Tuesday, October 23, 2012

Gettin' WRAD on the White Rim

As many mountain bikers in Utah  - and around the country - know, the White Rim Ttrail is truly a classic ride (this I know because I have a coffee table book called "Classic Mountain Bike"; Thirty of the World's Most Spectacular Trails" and the White Rim is in there).  It's a 100 mile loop that starts and finishes in the Island in the Sky section of the Canyonlands National park west of Moab, and after dropping off the Island mesa via the infamous Shafer Trail switchbacks a "bench" of (what I believe is) Navajo Sandstone creates a great shelf that enabled the building of an amazing 4WD road that wraps almost an entire loop in 70+ miles.  The route was initially developed by winter cattle grazing and then was "improved" by the Atomic Energy Commission for uranium exploration.  Now it's almost exclusively the domain of mountain bikers.

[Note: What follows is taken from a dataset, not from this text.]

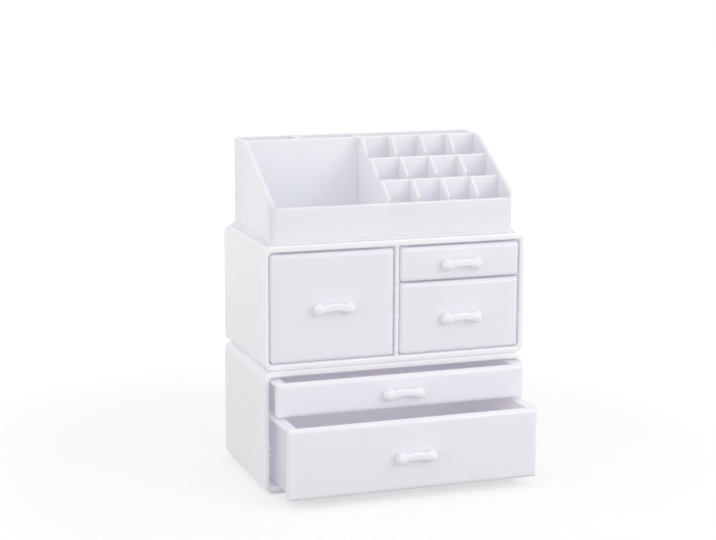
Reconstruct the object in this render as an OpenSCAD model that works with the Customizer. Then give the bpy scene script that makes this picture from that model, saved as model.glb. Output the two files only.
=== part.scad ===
// Stacking vanity organizer: two drawer cases with a compartment tray on top.
// X runs from left to right, Y from the front to the back, Z up. All sizes are in millimetres.
// Each unit is drawn with its front face at Y = 0 and its underside at Z = 0, then stacked.

/* [Cases] */
// Outer width of both drawer cases
case_w = 240; // [220:1:280]
// Outer height of each drawer case
case_h = 108; // [104:1:125]
// Outer depth of each drawer case
case_d = 129; // [120:1:150]
// Outer corner radius of a case, seen from the front
case_r = 8; // [6:0.5:9]
// Thickness of a case's side walls
side_t = 4; // [3:0.5:5]
// Thickness of a case's top and bottom walls
deck_t = 5.4; // [4.6:0.2:7]
// Thickness of a case's closed back
back_t = 3; // [2:0.5:4]
// Thickness of the upright between the bays of the middle case
divider_t = 3; // [2:0.5:5]

/* [Runners] */
// Height from one runner level to the next
level_pitch = 31.6; // [30:0.2:32]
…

Most folks take three days to do the loop in river trip style, with the "kayaks" being the bikes and the "rafts" being overladen 4WD trucks.  But over the last 10 years or so it seems like we almost never hear of any of our friends doing 3 day trips and instead it's becoming increasingly popular to do the White Rim in A Day (WRAD).  Before I met her Ash had done 8-10 of these, and in our first year together we did her only 3-day.  We hadn't done it for a long time (with the exception of going to the Scotsman's fantastic wedding at the halfway-around mark in 2005) and decided it was time to return. 

In order to make a weekend out of it, we went south on Saturday to explore some awesome new singletrack (?? new to me, at least....maybe in the last few years?) in the Gemini Bridges area.  It's clear that Moab is taking seriously the "challenge" posed by the killer singletrack trails available in the Fruita and St George areas by doing a lot of work to make really fun singletrack in Moab to compliment the Slickrock trail and copious double track that historically has attracted plenty of tourist mountain bikers but waned in it's appeal to singletrack snobs.  The new trails are definitely worthy:


and are really well-marked:

And of course are becoming really popular:

Here's Ash dancing with death perilously close to the edge:


And the gratuitous "Anastazi-looking shadow on the rocks by a coupla dorks" shot:


There are at least 4 of these singletrack areas around Moab now that rival anything at Gooseberry, Fruita, etc in terms of fun, challenge, scenery, and trail quality. 

And then off to the WRAD on Sunday.  We rolled out just before first light (going clockwise) and zipped past the park gate ($5 for bikes?!?!  it was closed so of course we blew if off, but charging for bikes? c'mon....)
And had the sun rising on us as we plunged the 1400 feet down to the rim:


Where you settle into the rhythm of the double track:


The White Rim may have lost a bit of its luster for folks because there is not a single inch of single track, but the beauty is pretty amazing

and never really stops. 


As an added bonus, I found some super sick shades:

that I can't wait to start sporting around the Wasatch. 

We saw so few people that at about mile 70 we started to get a little concerned about our water poachability (from the 3-dayers) but we were able to get 2, 12 oz bottles of water from people who were doing a 3 day driving trip (which was "the only water we have; but we have plenty of soda!"  huh?  really?  you are camping in the desert with NO water?) and with about 2 or 3 hours to go we found some cyclists who had plenty of water left for us to do a refill.  

A long grinder climb to the top of the Mineral Bottom switchbacks (where the learned geologist Joe Hazel tells me he found alarming levels of radioactivity!  I won't be camping there anytime soon....) and a 10 mile spin back to the highway returned us to the start with an hour to spare before dark. 

In an era of most mountain bike rides being in the several-hour range, it is always a treat to get a truly-full day of riding on a bona fide "classic".  Stellar ride for sure.